なお、課題を実践する上で、次の3点に留意しながら進めていきました。
① 既得権を考慮しながら実践すること
ア)現状の支給額をベースにする。
イ)過去の実績(持ち越し分)をうやむやにせず、何らかの保障対策をする。
② Y社の特性を考慮すること
一般的な賃金制度では、業績に応じた報酬額の変動は賞与で行いますが、Y社では賞与支給がないため、給与に賞与相当分が含まれると考え、ある程度変動性のある仕組みも可とする。
③ 現行制度のメリットは維持する
現行制度で、社員のモチベーション向上に役立っているなど、労務施策として機能していると考えられるものはできるだけ維持する。
具体的取り組み
以下のように、賃金制度を改定しました。
① 固定基本給の設定
・3年間の給与を平均した額を仮月給額とし、そのうちの6割を基本給としました。
・基本給は、1年に1回の能力評価に基づいて決定します。

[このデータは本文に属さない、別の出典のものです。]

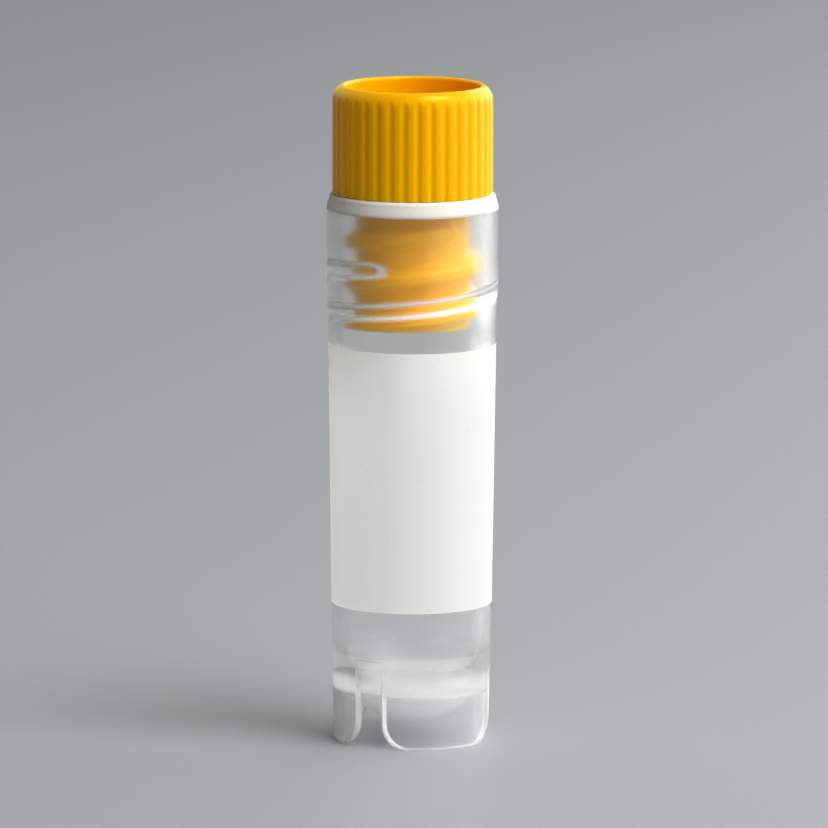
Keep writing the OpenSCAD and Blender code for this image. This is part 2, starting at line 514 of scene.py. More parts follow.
@dataclass(frozen=True)
class WhiteSilicone:
    """White silicone rubber, compression moulded: satin, soft-edged and slightly see-into."""

    colour: str = "#ebe7df"
    roughness: float = 0.45
    ior: float = 1.41
    spread: float = 0.4
    spread_mm: float = 0.8
    spread_by_colour: tuple[float, float, float] = (1.0, 0.75, 0.5)
    grain_mm: float = 0.25
    grain_depth_mm: float = 0.004

    def material(self) -> Material:
        """Builds the material.

        Returns:
            The material, with its nodes.
        """
        material, tree = new_material("white_silicone_moulded")
        shader = add_node(tree, "BsdfPrincipled", {
            "Base Color": hex_colour(self.colour),
            "Roughness": self.roughness,
            "IOR": self.ior,
            "Subsurface Weight": self.spread,
            "Subsurface Radius": self.spread_by_colour,
            "Subsurface Scale": self.spread_mm * MM,
            "Normal": moulded_bump(tree, self.grain_mm, self.grain_depth_mm),
        })
        add_node(tree, "OutputMaterial", {"Surface": shader.outputs["BSDF"]})
        return material


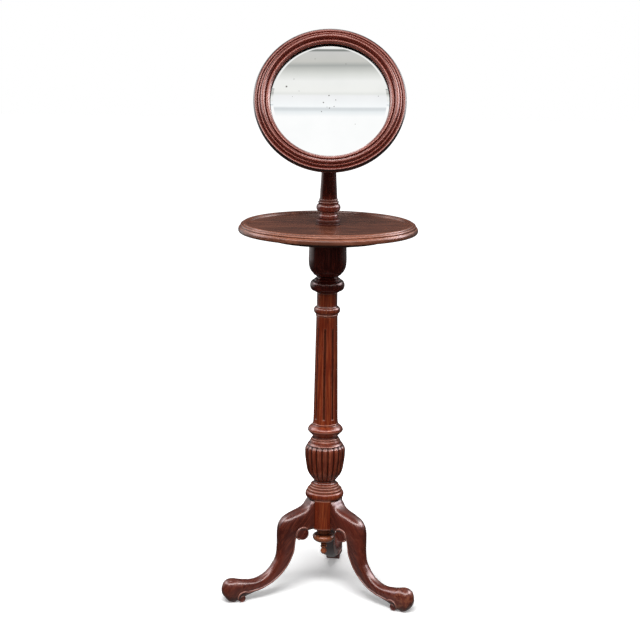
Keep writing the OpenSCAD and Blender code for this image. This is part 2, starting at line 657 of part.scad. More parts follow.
module mirror_frame() color(mahogany) in_mirror() difference() {
    rotate_extrude($fn = round_fn) translate([0, frame_n]) polygon(concat(
        frame_front,
        [[sight_r, -glass_back], [glass_r + seat_gap, -glass_back], [glass_r + seat_gap, board_front_n - frame_n],
         [board_r + seat_gap, board_front_n - frame_n], [board_r + seat_gap, frame_back_n - frame_n],
         [frame_wall_r - 1, frame_back_n - frame_n], [frame_wall_r, -14]],
        curve([[frame_wall_r + 1, -13.4], [frame_r - 3, -12.2], [frame_r - 0.6, -9], [frame_r, -4.5]])));
    board_screw_ring(true);
}

leg_left();
leg_right();
leg_back();
base_block();
drop_finial();
lobed_baluster();
fluted_shaft();
capital();
capital_screws();
table_bearer();
bearer_screws();
tabletop();
post_plinth();
mirror_post();
tilt_fork();
pivot_bolt();
leather_washers();
clamp_nut();
tilt_tongue();
tongue_screws();
backboard();
backboard_screws();
glazing_blocks();
mirror_glass();
mirror_frame();
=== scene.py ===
"""Shaving stand of French-polished mahogany: a fluted pillar on three scroll-toed legs, a dished table
and a round tilting mirror. Lengths in the modelling code are millimetres, and meshes are made in metres."""

import math
import random

import bmesh
import bpy
from mathutils import Matrix, Vector
from mathutils.bvhtree import BVHTree


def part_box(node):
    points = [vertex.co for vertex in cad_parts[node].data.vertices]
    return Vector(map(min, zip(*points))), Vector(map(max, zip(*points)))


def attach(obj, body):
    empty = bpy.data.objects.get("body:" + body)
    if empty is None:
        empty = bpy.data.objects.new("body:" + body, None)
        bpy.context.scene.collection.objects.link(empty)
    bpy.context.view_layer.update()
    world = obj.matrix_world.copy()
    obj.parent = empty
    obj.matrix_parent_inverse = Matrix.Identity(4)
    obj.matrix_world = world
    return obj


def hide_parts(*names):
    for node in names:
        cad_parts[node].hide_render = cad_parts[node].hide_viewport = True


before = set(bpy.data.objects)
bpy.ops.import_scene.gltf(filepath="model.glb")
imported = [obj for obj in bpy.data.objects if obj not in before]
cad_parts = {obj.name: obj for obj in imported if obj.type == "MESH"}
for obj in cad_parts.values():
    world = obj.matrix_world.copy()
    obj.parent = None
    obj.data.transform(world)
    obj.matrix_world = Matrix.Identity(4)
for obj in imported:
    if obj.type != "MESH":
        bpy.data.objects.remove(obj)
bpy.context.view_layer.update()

MM = 0.001

# ---- where things stand, in mm

table_low, table_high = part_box("tabletop")
PILLAR = Vector(((table_low.x + table_high.x) / 2, (table_low.y + table_high.y) / 2, 0)) / MM

BLOCK_Z, BLOCK_R, LEG_W = 174, 46, 52
COLLAR_Z = 252
BALUSTER_Z = 296
SHAFT_Z, SHAFT_H = 414, 376
CAPITAL_Z, CAPITAL_H = 790, 137
BEARER_Z, BEARER_T, BEARER_R = 927, 15.5, 157
TABLE_Z, TABLE_T, TABLE_R, DISH = 942.5, 24.8, 225, 6.5
FIELD_Z = TABLE_Z + TABLE_T - DISH
PLINTH_R, PLINTH_T = 29.5, 6
POST_Z = FIELD_Z + PLINTH_T
POST_H = 262.5
PIVOT_RISE = 24
PIVOT_Z = POST_Z + POST_H + PIVOT_RISE
TILT = 27
FRAME_R, FRAME_N, SIGHT_R = 187.1, 50, 146.8
GLASS_R, GLASS_T = 151.8, 4
BOARD_FRONT, BOARD_T = 38, 6.5
BOARD_BACK = BOARD_FRONT - BOARD_T
BOARD_R = GLASS_R + 14
PLATE_R, PLATE_T = 30, 4
TOE_R = 252
FLAT_D = math.sqrt(BLOCK_R**2 - (LEG_W / 2) ** 2)
LEG_TURN = -6.75
LEG_ANGLES = {"leg_left": -150 + LEG_TURN, "leg_right": -30 + LEG_TURN, "leg_back": 90 + LEG_TURN}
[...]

具体的には、評価によって基本給テーブル上を昇給/降給するようにしました。
② 変動成果給の設定
・残りの4割は、業績評価に基づく成果給としました。業績評価指標には、粗利益以外にも、品質管理、工程管理、安全管理、顧客管理等を取り入れました。
・成果給については、一般の賞与部分を含むと考え、大きく変動するようにしました。これにより、現行制度と同様に、利益に貢献すれば高報酬が得られるという仕組みを残しました。
③ 営業手当の見直し
・営業手当を時間外労働手当の見合いとして明確化するとともに増額しました。
④ 持ち越し分の精算
・貯金として持ち越されていた分は、一時金で支払いました。
規模が小さな中小企業では、経営者自らが給与決定をしているケースも多いと思います。その中には、一般的な手法とは異なるユニークな方法で決定している会社もたまに見かけます。もちろん、企業が独自の賃金決定をすること自体は構わないのですが、一方で、煩雑性や不透明性、違法性などの問題を抱えていることもあります。
上記の事例は、そのような企業がどう改定を進めていけばよいかの考え方を示したものでもあります。ぜひ、参考にしてください。